An excellent wrap up by AP at HotAir
This is a useful way to wrap up (hopefully) the coverage of Our National Conversation On Rhetoric as it’s a stark example of how easily the propaganda about Palin’s culpability in the shootings was accepted as a political fact of life. There are two ways a reporter could address yesterday’s oratorical bookends by her and Obama. One: “Hey, isn’t it insane that Palin had to give this speech? People don’t normally have to point out that they’re not responsible for a mass murder that they’re not linked to in any way, do they?” Call that the “reality-based” approach. Two: “How silly of Palin to set up an unfavorable contrast with Obama by giving a defensive speech on a day when he’s pushing uplift. Don’t her advisors know anything about ‘messaging’?” We’ll call that the “you’re badly missing the point”take. It’s true as far as it goes — Palin’s team should have anticipated that some viewers will naturally compare her tone to his, notwithstanding the two speeches’ dramatically different circumstances — but it’s also utterly banal and lazy. What’s a more constructive use of a political reporter’s time — pointing out to his audience the eminently apparent fact that, yes indeed, Palin’s tone doesn’t compare favorably to Obama’s in this case? Or pointing out, in case they’re not aware, that that might be because she had to respond to an endless Orwellian smear tying her to a homicidal lunatic? Accuse The One of complicity in mass murder and, I assure you, his reaction won’t be sunshine and candy canes either.
A homework assignment for aspiring speechwriters: Try to write an address titled “I Didn’t Kill Anyone” without sounding aggrieved.
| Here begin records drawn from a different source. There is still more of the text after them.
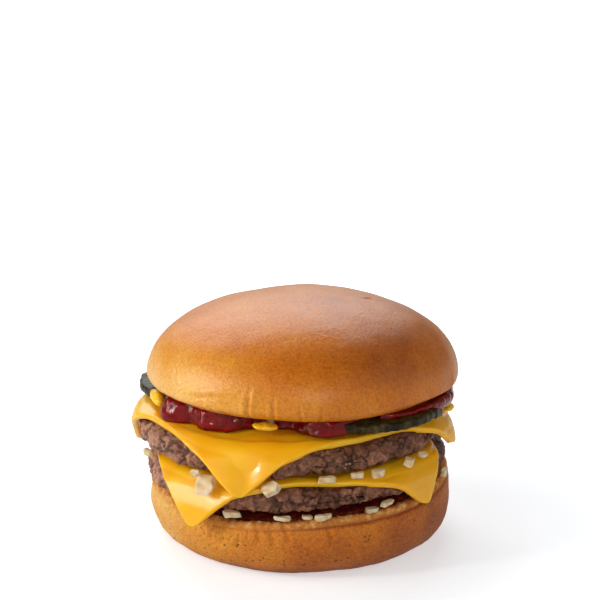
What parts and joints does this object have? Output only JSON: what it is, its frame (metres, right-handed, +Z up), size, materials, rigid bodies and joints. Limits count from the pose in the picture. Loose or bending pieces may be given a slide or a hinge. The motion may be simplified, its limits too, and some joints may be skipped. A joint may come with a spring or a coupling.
{
  "type": "double cheeseburger",
  "caption": "Round burger bun with stacked beef patties, draped cheese slices, pickle, ketchup, mustard and diced onion between its halves.",
  "frame": {"origin": "middle of the flat spot under the heel, on the surface that the burger rests on", "axes": "+Z up through the stack, the front at -Y and the right-hand side at +X"},
  "size_m": [0.1027, 0.1039, 0.078],
  "materials": {
    "bun_crust": "glossy golden-brown baked crust over pale crumb",
    "griddled_beef": "rough griddled ground beef",
    "sliced_cheese": "soft warm processed cheese, satin",
    "pickled_cucumber": "wet dark green pickle skin and flesh",
    "ketchup": "glossy red sauce",
    "mustard": "glossy yellow sauce",
    "onion_flesh": "wet translucent pale dice"
  },
  "bodies": {
    "root": {"bun_crown": "bun_crust", "bun_heel": "bun_crust", "patty_lower": "griddled_beef", "patty_upper": "griddled_beef", "cheese_lower": "sliced_cheese", "cheese_upper": "sliced_cheese", "pickle_left": "pickled_cucumber", "pickle_right": "pickled_cucumber", "ketchup": "ketchup", "ketchup_right": "ketchup", "mustard_left": "mustard", "mustard_front": "mustard", "mustard_right": "mustard", "onion_01": "onion_flesh", "onion_02": "onion_flesh", "onion_03": "onion_flesh", "onion_04": "onion_flesh", "onion_05": "onion_flesh", "onion_06": "onion_flesh", "onion_07": "onion_flesh", "onion_08": "onion_flesh", "onion_09": "onion_flesh", "onion_10": "onion_flesh", "onion_11": "onion_flesh", "onion_12": "onion_flesh", "onion_13": "onion_flesh", "onion_14": "onion_flesh", "onion_15": "onion_flesh", "onion_16": "onion_flesh"}
  },
  "joints": []
}
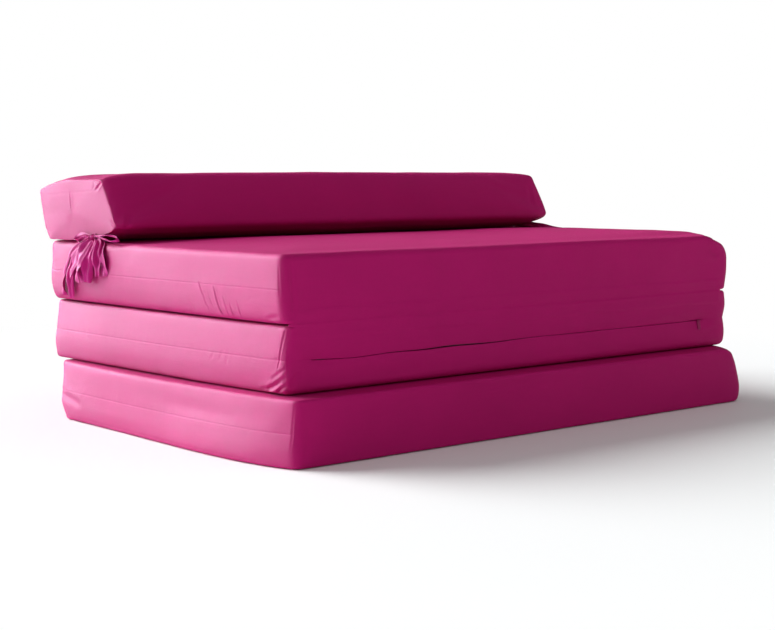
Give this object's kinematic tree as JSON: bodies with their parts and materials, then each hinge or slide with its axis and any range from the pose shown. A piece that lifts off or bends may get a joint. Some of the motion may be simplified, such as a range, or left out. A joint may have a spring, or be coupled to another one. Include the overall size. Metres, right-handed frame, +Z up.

To the speechwriters: For extra credit on your assignment, figure out a “presidential” way to explore the theme, “I Didn’t Beam Homicidal Mind Control Rays into that Crazed Gunman’s Brain.” The big joke here, of course, is that the only “presidential” way Palin could have handled this — according to the media, I mean — would be to simply let this whole thing slide. That’s what presidents do, right? Thick skin, stiff upper lip, even when their enemies are being terribly unfair to them. When it comes to politics, that’s business as usual. My point this week, though, andAce’s point at his site, has been that this episode isn’t business as usual. This isn’t some standard “Palin’s using rhetorical dog whistles for her Christian base!” attack. This is a congresswoman bleeding out of her head on the sidewalk with six bodies lying around her, one of them a little girl, and Palin being blamed for it instantly. And yet according to Keith Ellison, the proper response here should have been to validate that accusation by implication by saying, gee, yeah, I guess I should have toned it down. I’m not known for being a Palin fan (as, er, any actual Palin fan could tell you) and even I can’t contain my indignation at the charge. And yet she’s supposed to just mellow out and take it because political reporters who won’t flatly correct the record for their readers think it’s bad “optics” to do otherwise? Unbelievable.